Some ophiolites in the Altaids may be substrate of oceanic island arcs or accreted fragments. Others are blocks or slices in accretionary prisms. As ophiolites should be used to constrain the existence of ancient oceans, they pre-date the accretionary process afterward and should not necessarily represent real sutures. Some ophiolitic fragments in Central Asia such as the Tianshan predate an accretion/collision event and may reflect merely one small accretion/convergent /rifting event.

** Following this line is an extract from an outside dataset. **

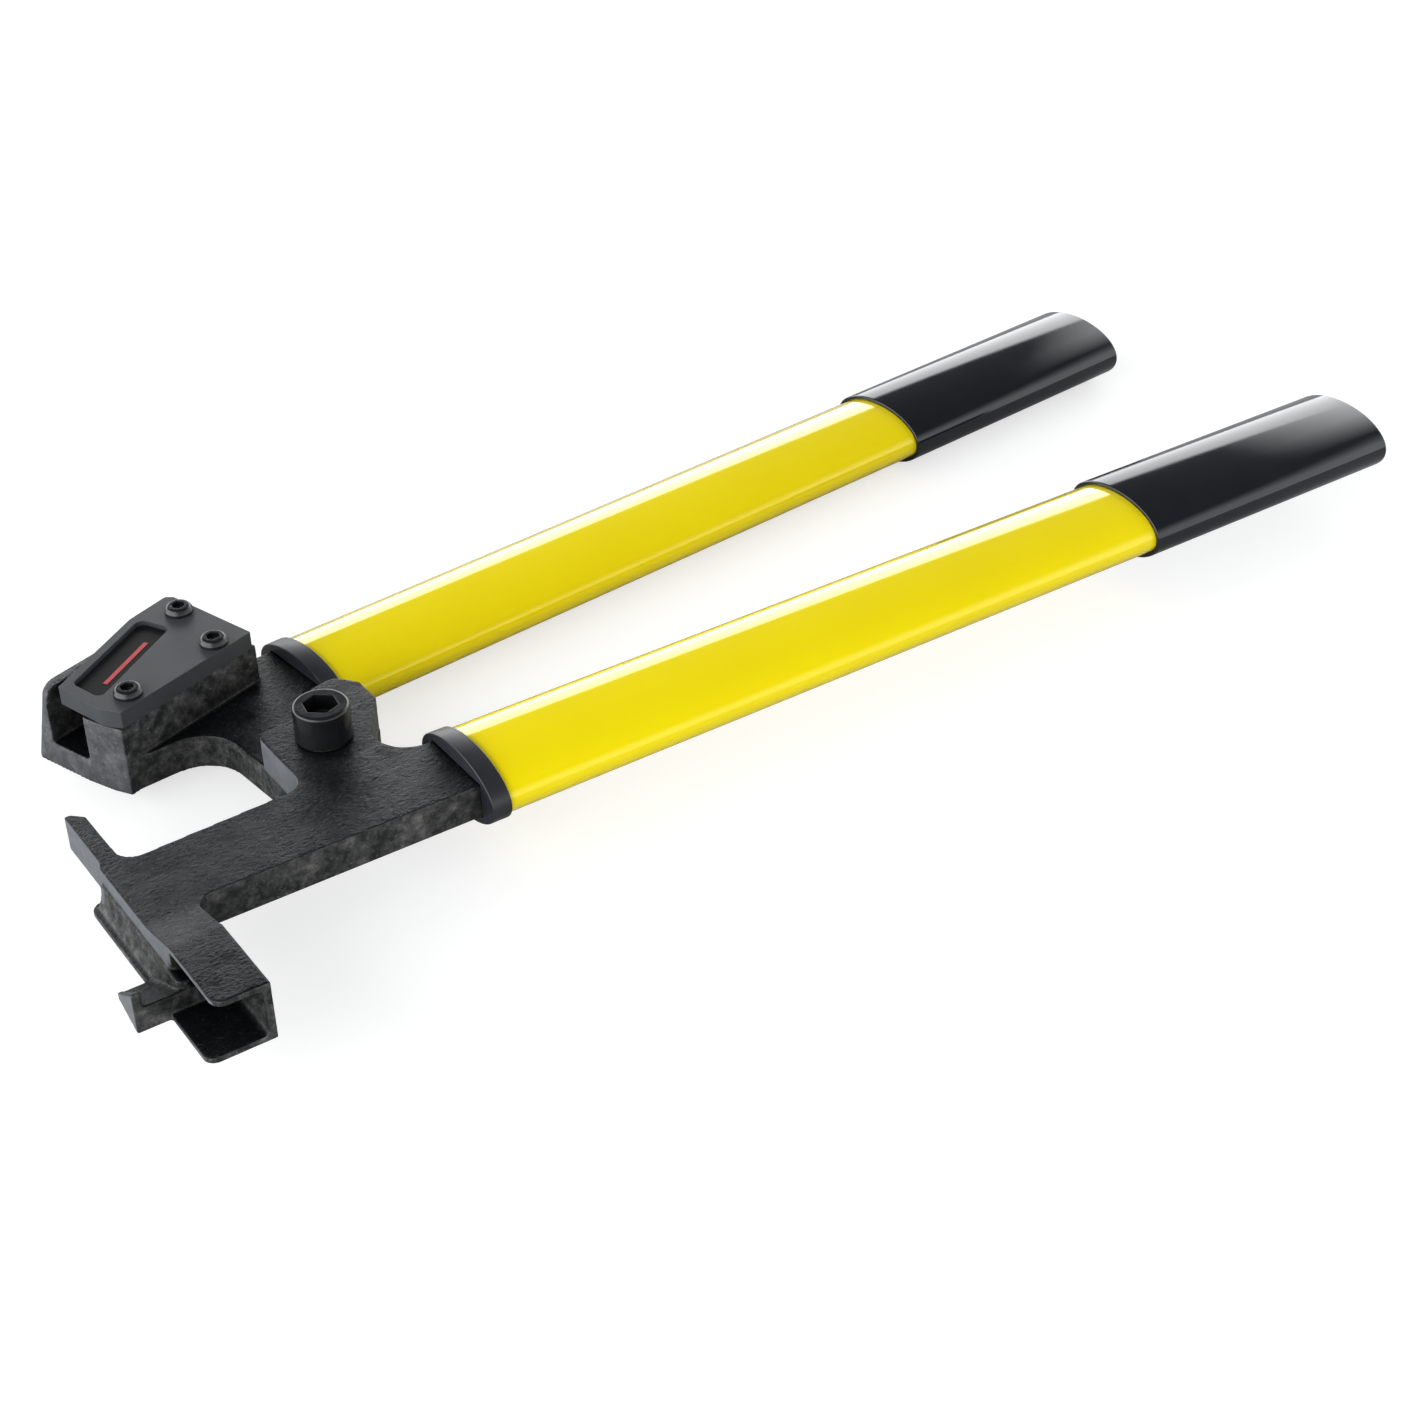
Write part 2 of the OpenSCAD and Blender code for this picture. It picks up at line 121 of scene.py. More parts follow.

Paleomagnetic data and tectonic analysis enable us to conduct palinspastic reconstructions and can help define the real suture as a main cryptic plane separating the Tarim Craton to the south and the accretionary collages to the north from the early Paleozoic to the early Triassic. During most of the Paleozoic time, the Siberia was distributed in the northwest and the Tarim Craton was in the southeast, while the Kazakhstan arc chain was in the west. The active margin of the Siberia Craton had wide accretionary complexes and accreted intraoceanic arcs and terranes, the Kazakhstan arc chain was characterized by multiple subductions, while the northern margin of the Tarim Craton remained mostly as a passive margin. The multiple convergence and accretion among these three orogenic systems generated huge orogenic collages in the late Paleozoic and even early Triassic, in which occurs orogenic oroclinal stacking of the Kazakhstan arc chain and parallel amalgamation of the Altai, East Junggar, and Tianshan arcs.